● **PROBLEM TO SOLVE**
Isolate every line in the data with the string "Blender" and copy it.

● **MATERIAL PROVIDED**
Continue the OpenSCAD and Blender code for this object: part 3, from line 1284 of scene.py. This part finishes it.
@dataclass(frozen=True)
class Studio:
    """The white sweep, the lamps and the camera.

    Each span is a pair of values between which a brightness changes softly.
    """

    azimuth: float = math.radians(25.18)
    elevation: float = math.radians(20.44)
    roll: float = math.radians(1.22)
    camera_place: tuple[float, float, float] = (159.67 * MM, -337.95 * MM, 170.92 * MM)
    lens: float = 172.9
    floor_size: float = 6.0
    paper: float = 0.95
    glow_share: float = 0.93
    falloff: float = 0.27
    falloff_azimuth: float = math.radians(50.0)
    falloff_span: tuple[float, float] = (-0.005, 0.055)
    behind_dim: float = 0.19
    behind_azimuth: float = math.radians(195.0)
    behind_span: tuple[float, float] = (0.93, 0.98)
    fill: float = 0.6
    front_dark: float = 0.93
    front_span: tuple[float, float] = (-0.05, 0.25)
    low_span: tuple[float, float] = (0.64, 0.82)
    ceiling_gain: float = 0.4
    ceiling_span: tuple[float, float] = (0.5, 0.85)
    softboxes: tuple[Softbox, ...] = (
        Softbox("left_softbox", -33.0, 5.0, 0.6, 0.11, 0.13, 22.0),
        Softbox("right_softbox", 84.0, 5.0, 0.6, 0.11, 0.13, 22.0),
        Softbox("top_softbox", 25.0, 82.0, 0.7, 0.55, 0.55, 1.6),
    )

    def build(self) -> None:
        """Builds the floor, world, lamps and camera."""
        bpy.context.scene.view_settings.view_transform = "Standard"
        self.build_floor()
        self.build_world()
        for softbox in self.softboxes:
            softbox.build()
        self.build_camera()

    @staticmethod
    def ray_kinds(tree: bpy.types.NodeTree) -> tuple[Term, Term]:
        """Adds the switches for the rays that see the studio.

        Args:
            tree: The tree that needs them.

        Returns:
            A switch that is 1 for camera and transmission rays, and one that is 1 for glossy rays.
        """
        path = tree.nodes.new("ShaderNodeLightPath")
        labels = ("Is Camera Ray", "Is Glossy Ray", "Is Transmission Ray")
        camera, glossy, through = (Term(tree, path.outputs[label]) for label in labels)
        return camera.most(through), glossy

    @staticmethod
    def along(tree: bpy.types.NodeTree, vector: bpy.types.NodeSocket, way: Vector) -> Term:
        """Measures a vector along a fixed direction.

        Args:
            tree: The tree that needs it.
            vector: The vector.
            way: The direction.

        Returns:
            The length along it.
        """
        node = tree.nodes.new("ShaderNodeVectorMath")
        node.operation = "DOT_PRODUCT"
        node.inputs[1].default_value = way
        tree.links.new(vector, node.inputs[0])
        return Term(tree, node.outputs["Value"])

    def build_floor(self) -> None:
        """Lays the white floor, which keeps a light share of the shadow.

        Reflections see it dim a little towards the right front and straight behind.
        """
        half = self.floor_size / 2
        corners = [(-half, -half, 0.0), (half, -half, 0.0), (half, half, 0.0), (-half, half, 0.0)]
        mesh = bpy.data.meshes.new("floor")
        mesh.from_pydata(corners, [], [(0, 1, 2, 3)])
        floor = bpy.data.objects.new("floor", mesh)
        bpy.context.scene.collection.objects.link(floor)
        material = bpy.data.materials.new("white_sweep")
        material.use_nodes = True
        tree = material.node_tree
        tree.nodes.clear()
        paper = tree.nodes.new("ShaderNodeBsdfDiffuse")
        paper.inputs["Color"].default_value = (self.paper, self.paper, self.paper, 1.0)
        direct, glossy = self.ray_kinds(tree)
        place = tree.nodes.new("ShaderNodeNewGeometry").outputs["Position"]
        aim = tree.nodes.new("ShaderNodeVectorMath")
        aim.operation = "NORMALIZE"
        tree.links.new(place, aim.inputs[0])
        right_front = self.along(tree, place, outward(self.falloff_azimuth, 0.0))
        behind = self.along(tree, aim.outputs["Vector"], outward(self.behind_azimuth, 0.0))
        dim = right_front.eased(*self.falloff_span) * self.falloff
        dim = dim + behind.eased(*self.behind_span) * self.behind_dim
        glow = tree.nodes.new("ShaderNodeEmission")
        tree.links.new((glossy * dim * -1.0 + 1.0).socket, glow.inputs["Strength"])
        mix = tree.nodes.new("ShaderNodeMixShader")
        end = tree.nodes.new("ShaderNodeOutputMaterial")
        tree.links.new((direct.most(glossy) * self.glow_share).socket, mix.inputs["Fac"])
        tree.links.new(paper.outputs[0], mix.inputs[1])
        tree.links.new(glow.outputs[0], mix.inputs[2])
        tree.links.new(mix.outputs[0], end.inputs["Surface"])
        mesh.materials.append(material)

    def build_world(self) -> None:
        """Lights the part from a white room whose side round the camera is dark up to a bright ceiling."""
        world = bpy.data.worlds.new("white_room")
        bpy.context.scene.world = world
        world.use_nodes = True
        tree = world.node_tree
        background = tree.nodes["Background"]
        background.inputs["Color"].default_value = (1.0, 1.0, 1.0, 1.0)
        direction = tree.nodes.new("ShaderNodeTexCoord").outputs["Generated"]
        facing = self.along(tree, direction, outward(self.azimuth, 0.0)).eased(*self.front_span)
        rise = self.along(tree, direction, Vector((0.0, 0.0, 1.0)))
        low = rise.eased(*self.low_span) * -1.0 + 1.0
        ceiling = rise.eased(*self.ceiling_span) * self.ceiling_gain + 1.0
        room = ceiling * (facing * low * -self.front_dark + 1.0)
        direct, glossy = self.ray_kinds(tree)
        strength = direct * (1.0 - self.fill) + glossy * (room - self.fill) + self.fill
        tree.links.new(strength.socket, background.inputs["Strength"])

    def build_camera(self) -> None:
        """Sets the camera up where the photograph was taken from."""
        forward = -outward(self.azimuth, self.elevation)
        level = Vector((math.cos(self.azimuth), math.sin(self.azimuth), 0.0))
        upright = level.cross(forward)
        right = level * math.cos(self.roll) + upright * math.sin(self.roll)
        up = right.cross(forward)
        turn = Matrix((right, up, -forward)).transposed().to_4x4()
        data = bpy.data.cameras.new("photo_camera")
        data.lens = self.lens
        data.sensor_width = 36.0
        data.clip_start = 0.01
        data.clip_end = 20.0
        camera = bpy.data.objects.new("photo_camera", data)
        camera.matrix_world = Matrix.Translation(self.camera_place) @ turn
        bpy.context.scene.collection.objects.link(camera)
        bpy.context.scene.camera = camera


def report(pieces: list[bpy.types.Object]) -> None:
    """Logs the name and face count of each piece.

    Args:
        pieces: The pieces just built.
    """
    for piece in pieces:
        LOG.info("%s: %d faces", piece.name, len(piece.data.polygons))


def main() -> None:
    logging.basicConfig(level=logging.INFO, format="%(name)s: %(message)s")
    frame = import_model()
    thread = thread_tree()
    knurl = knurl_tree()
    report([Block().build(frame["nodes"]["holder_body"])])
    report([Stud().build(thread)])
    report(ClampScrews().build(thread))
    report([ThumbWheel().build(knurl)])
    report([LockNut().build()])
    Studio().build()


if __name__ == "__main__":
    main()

--

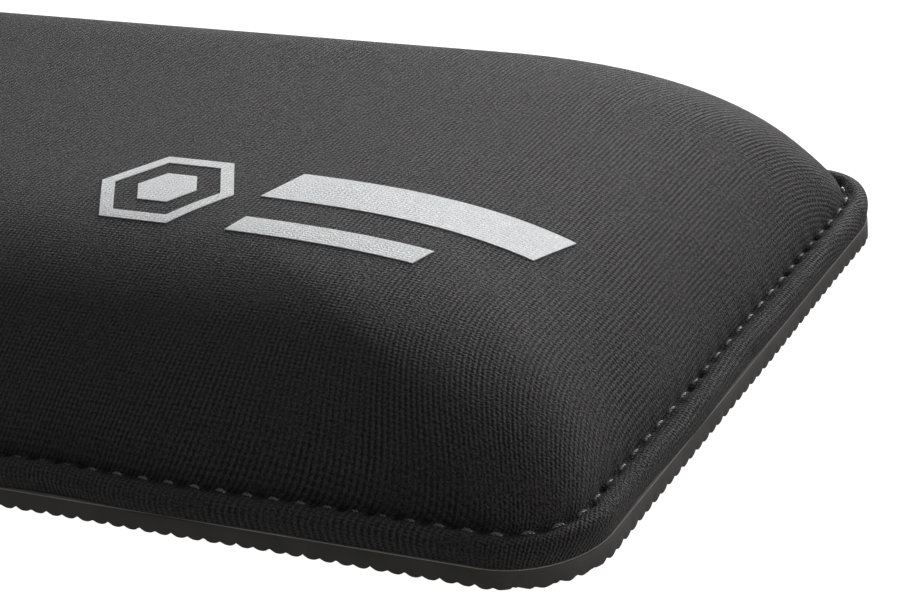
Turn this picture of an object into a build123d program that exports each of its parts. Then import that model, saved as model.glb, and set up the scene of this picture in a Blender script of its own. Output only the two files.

...

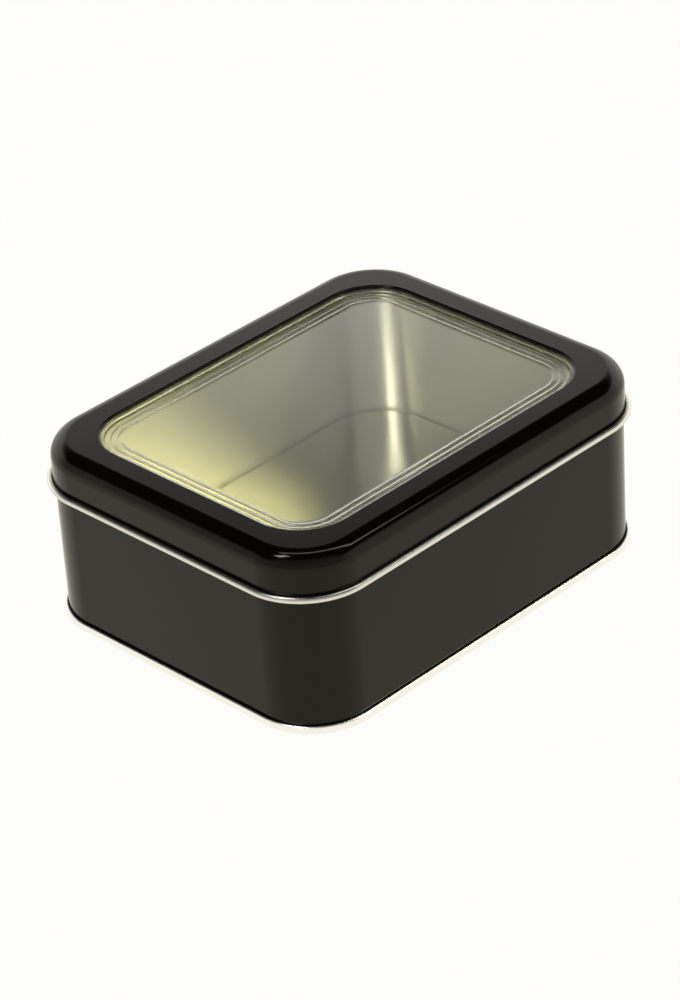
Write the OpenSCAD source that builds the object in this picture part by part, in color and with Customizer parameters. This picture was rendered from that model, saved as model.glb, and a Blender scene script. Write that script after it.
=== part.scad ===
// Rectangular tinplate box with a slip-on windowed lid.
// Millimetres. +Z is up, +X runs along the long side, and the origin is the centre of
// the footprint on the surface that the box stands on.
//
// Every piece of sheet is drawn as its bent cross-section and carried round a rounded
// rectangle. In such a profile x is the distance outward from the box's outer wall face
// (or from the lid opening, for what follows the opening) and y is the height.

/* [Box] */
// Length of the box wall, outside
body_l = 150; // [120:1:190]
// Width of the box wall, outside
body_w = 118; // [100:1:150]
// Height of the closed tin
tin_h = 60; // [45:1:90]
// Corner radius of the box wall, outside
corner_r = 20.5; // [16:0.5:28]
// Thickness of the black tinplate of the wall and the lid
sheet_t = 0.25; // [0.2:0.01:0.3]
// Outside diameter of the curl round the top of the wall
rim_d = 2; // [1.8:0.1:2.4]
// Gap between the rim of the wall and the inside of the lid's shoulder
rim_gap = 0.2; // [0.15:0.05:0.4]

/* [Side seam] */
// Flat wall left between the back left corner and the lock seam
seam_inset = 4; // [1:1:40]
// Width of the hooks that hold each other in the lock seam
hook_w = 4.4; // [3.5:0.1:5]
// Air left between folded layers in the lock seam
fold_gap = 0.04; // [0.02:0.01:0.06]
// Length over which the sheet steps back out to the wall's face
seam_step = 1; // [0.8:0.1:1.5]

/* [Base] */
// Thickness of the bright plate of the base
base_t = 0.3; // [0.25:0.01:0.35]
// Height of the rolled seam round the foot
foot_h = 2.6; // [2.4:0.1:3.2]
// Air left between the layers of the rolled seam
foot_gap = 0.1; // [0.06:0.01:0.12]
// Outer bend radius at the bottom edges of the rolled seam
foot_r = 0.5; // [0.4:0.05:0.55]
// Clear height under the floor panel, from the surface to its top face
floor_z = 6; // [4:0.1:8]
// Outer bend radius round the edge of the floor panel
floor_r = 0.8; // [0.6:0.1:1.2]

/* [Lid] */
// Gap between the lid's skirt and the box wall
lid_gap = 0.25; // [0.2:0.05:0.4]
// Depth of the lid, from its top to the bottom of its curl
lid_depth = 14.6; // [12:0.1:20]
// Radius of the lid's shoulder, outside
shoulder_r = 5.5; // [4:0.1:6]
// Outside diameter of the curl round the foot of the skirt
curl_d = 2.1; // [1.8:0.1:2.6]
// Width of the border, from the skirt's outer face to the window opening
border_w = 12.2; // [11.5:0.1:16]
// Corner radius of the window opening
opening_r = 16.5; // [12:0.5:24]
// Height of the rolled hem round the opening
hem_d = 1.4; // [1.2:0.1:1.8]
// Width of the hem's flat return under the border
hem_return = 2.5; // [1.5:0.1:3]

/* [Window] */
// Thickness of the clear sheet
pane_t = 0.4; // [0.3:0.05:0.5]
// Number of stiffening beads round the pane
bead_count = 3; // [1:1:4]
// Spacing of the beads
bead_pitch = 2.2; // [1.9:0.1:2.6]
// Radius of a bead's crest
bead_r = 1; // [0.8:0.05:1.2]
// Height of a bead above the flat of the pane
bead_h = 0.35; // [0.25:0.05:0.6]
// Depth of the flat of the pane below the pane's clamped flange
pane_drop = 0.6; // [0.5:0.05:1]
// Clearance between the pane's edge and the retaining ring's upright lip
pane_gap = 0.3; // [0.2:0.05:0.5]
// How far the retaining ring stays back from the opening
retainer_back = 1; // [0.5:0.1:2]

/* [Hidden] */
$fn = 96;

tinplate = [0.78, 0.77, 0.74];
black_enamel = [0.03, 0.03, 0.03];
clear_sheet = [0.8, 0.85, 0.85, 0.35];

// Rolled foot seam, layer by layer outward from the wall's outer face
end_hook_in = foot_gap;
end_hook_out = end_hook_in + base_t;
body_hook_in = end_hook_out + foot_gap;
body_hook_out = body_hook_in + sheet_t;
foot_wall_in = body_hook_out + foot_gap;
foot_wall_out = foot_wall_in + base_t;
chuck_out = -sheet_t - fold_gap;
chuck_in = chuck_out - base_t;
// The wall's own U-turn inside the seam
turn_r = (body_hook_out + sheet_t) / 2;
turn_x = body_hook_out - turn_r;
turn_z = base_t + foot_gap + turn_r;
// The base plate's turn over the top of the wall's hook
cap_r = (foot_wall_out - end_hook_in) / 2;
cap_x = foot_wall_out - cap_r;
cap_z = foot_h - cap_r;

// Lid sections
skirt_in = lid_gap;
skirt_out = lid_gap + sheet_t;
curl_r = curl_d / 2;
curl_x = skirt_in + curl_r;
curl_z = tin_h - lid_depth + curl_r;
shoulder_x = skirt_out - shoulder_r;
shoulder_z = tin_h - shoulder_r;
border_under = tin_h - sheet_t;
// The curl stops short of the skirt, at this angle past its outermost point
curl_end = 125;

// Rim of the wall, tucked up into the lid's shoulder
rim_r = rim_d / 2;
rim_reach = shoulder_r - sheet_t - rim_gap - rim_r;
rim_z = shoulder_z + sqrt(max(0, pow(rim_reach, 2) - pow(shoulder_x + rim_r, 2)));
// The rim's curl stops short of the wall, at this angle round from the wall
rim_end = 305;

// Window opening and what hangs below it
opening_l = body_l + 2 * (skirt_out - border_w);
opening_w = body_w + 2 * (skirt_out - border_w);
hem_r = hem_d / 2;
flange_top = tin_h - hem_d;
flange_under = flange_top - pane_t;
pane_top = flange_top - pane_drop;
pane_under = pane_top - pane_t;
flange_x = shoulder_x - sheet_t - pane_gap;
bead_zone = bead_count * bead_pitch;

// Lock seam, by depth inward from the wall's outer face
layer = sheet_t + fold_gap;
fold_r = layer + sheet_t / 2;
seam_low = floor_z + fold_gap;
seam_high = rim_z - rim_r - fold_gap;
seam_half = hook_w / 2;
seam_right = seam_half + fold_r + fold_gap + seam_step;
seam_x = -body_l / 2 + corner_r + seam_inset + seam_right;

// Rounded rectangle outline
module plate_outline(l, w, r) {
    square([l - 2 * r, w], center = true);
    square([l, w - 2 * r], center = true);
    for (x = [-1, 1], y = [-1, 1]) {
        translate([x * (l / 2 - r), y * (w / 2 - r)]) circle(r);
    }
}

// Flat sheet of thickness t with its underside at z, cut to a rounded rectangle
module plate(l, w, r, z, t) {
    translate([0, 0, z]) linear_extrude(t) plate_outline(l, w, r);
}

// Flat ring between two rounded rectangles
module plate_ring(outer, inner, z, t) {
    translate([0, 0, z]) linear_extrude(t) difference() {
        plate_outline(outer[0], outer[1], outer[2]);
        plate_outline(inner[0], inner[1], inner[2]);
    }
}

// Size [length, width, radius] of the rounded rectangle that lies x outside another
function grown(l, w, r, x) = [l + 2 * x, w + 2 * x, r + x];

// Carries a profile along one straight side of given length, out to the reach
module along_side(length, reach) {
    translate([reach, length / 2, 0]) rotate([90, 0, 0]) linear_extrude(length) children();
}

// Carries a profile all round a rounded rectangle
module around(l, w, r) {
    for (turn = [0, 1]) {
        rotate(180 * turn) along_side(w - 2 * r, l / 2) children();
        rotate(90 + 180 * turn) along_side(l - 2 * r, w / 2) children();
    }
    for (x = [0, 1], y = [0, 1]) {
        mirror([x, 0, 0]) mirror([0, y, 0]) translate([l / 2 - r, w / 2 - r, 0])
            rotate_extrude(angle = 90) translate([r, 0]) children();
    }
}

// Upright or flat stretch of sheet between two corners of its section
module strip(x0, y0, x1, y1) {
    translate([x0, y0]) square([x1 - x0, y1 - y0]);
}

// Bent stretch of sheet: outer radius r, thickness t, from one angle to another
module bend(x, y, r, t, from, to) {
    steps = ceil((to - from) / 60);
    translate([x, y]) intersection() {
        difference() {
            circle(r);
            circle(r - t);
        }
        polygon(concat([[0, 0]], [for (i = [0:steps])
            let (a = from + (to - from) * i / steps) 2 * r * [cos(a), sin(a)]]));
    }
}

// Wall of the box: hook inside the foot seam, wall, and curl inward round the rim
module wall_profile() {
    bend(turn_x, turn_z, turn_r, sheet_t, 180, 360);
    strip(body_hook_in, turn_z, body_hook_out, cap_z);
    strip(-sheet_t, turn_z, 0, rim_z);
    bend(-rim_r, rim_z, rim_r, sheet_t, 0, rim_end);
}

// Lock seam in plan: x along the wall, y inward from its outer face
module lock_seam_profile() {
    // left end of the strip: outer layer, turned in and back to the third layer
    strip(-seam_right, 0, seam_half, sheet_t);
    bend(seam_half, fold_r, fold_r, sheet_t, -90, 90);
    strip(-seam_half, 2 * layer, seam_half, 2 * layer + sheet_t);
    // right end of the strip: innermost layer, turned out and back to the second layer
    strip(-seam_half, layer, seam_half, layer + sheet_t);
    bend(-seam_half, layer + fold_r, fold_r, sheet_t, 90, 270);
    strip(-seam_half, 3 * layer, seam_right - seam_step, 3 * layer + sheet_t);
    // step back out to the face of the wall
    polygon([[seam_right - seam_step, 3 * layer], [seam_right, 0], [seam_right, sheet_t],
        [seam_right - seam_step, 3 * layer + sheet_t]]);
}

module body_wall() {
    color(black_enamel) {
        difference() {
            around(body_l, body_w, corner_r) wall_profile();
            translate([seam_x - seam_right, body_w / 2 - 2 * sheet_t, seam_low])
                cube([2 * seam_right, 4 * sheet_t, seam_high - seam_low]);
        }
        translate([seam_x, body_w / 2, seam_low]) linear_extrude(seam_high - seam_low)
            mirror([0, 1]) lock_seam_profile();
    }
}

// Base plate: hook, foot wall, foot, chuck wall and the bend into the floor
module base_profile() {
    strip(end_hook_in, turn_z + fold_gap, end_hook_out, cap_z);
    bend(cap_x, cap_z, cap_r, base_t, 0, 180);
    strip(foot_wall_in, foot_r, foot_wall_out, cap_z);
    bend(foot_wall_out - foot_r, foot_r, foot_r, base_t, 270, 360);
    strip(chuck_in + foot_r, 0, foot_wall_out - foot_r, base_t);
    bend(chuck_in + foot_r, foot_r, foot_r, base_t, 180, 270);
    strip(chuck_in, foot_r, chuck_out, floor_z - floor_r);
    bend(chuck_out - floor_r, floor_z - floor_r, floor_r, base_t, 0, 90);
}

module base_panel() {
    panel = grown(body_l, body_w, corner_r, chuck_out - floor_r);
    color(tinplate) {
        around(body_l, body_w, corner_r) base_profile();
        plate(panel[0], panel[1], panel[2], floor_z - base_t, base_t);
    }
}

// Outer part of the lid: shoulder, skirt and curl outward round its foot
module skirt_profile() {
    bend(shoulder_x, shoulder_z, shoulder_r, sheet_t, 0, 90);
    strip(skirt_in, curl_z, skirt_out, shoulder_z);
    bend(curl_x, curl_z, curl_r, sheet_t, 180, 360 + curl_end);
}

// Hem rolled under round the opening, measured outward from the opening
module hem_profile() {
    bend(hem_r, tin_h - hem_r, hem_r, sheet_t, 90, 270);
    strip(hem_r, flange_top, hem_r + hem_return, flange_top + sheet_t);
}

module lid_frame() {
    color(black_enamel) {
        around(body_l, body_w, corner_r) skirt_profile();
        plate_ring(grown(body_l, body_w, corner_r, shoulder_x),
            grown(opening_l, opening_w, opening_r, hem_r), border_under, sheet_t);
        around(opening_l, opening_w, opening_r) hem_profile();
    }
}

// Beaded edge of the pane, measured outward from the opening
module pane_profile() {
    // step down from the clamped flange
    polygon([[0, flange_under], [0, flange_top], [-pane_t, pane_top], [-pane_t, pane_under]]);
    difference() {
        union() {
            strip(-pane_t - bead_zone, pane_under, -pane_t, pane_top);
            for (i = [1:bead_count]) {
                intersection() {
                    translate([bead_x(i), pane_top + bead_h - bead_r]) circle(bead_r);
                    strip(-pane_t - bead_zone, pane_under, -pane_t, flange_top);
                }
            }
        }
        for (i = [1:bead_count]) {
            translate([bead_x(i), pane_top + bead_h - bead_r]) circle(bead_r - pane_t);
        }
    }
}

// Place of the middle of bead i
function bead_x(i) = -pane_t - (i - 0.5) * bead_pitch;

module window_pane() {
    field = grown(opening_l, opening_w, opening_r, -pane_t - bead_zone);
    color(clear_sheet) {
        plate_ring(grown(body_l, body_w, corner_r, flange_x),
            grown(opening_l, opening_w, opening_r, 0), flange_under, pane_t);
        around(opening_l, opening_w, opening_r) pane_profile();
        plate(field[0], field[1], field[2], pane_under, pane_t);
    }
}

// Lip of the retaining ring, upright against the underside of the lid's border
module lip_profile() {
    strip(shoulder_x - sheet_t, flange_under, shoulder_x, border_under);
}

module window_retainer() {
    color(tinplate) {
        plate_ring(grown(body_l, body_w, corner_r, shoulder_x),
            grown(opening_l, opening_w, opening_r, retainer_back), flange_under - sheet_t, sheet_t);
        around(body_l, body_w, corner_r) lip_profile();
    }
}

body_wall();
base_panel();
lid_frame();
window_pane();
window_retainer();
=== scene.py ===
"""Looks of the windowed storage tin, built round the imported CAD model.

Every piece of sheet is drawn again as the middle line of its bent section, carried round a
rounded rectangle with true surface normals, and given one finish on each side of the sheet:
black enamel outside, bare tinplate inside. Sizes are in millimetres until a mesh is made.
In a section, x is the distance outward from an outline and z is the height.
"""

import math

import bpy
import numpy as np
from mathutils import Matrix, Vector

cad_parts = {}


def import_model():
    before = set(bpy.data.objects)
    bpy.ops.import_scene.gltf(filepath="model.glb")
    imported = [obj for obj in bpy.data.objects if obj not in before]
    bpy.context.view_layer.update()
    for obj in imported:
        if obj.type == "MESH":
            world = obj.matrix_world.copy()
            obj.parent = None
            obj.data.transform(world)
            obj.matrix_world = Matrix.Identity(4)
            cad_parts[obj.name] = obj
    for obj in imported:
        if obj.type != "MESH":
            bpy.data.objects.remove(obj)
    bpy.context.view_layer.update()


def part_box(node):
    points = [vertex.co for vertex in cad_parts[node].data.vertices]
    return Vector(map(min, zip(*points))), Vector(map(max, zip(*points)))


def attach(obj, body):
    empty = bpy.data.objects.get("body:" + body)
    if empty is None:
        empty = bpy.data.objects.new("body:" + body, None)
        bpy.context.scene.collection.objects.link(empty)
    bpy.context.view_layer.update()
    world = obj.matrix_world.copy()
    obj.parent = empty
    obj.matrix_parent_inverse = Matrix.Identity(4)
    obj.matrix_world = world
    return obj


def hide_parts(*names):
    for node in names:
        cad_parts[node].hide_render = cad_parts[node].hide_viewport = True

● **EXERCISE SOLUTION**
Continue the OpenSCAD and Blender code for this object: part 3, from line 1284 of scene.py. This part finishes it.
Turn this picture of an object into a build123d program that exports each of its parts. Then import that model, saved as model.glb, and set up the scene of this picture in a Blender script of its own. Output only the two files.
Write the OpenSCAD source that builds the object in this picture part by part, in color and with Customizer parameters. This picture was rendered from that model, saved as model.glb, and a Blender scene script. Write that script after it.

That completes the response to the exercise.